Let’s consider a stress of 29,000 psi, applied to piece (bar) of steel 100 inches long (about 8 feet). It will stretch … 1/1000th of an inch per inch … and (but) it’s 100 inches long, so, 1/1000th of an inch per inch, times 100 inches, equals … one-tenth of an inch! Small, but we could probably actually see it! It’s real! The beauty of steel is that most steels can handle that amount of stress, and, while it does deform, it’s not very much!
Here are the equations:
E = σ / ε …
E = Young’s modulus, or modulus of elasticity, or elastic modulus, E, MOE
σ = stress (force per area), and
ε = unit deformation, a.k.a., `strain’.
Strain, if you would like an equation, is …
ε = δ / L
δ = amount of deformation, and
L = length (original) of material being deformed.
Stress, if you want an equation, is …
σ = F / A
σ = stress,
F = force, either tension or compression
A = cross section area.
Now you can use the equations to confirm the number juggling above.
Let’s say we have a steel bar that is 1 inch x 1 inch (square) cross section, and 100 inches long.
If we apply a tension force of 29,000 pounds (a lot!) to both ends,
σ = F / A = 29,000 pounds / (1 inch x 1 inch) = 29,000 psi.
The strain will be … (rearranging the equation above)
ε = σ / E = 29,000 psi / 29,000,000 psi per inch per inch = 1/1000 inch per inch.
Then, (and rearranging),
δ = ε x L = 1/1000 inch per inch x 100 inches = 0.1 inch.
The 8-ft bar will elongate a bit less than 1/8th of an inch supposing the force is tensile. If the force is compressive, the bar will, likewise, shorten 0.1 inch, but only if we can keep it from buckling (like a noodle, like pushing on a rope).

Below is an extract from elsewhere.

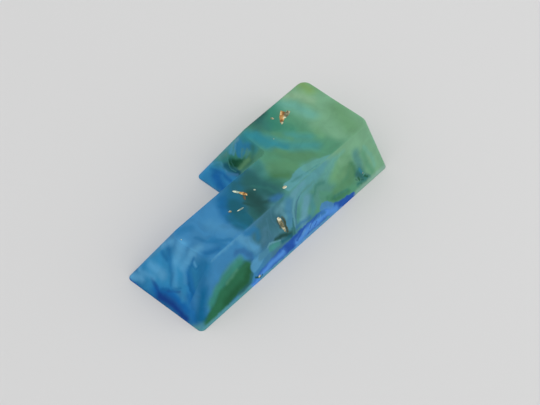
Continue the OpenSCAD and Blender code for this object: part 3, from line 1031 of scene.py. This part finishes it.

A few more words on `Elastic’ …
Let’s take, for example, Grade 50 ksi steel. First, ksi stands for `thousands’ of psi. And the 50 is the amount (of ksi) at which the steel yields (yield stress). Up to the yield stress (0 ksi to 50 ksi) the steel essentially elongates and compresses under the action of stress in accordance with `E’ (Young’s modulus). The steel deforms, but when the stress goes away, so does the deformation. Above the yield stress two important things happen. First, small amounts of additional stress cause (relatively) large amounts of additional deformation. We could also say that the relationship between stress and deformation is no longer linear (no longer governed by `E’). Second, when we take the stress away, the steel does not return to its original state (length). It gets a certain amount of permanent deformation. The steel behaves in a plastic fashion (no longer elastic). You can learn more about this via any (good) steel or engineering mechanics textbook.
But let me say a few more things, about steel. I have cast the conversation above in terms of a bar of steel (1 inch x 1 inch x 100 inches long), subject to a (tensile) force. If we apply a force of 1 pound (lb), we get a stress of 1 lb / (1 inch x 1 inch) or 1 psi; we get a strain of 1 psi /29,000,000 psi per inch per inch, and an elongation of 1/29,000,000 inch per inch times 100 inches or 1/290,000 of an inch (pretty small). A force of 100 lb would give us 100 times as much, and so on. Deformation goes with force (up to the yield stress, or elastic limit).
But now let’s think in terms of taking the bar and stretching it determined amounts of deformation (instead of applying force or stress). A tiny deformation will require a tiny force; a deformation ten times as much will require a force of ten times as much, and so on. Up to the yield stress. The deformation associated with a stress of 50 ksi is …
ε = σ / E = 50,000 psi / 29,000,000 psi per inch per inch = 0.0017 inch per inch …
and for the 100-inch-long rod …
100 inches x 0.0017 inch per inch = 0.17 inch (about 3/16 inch).
If we keep elongating the rod … up to 1/4 inch, 3/8 inch, and so on, we’ll continue to elongate the bar, but it will take on only a bit more stress (force). No matter how much more we stretch the bar, it will not take on (`carry’) much more than 50,000 psi, or, in this case, 50,000 pounds. Eventually the steel will … BREAK APART! The stress at which it (ultimately) breaks is called the `ultimate stress’. The deformation at which the steel ultimately breaks may be multiple times that associated with the yield stress. The ability of steel to take on a lot of deformation, before finally `coming apart’, lends to it being a `safe’ construction material, as well as strong. The steel will take on gigantic deformations, but still hold (things) together.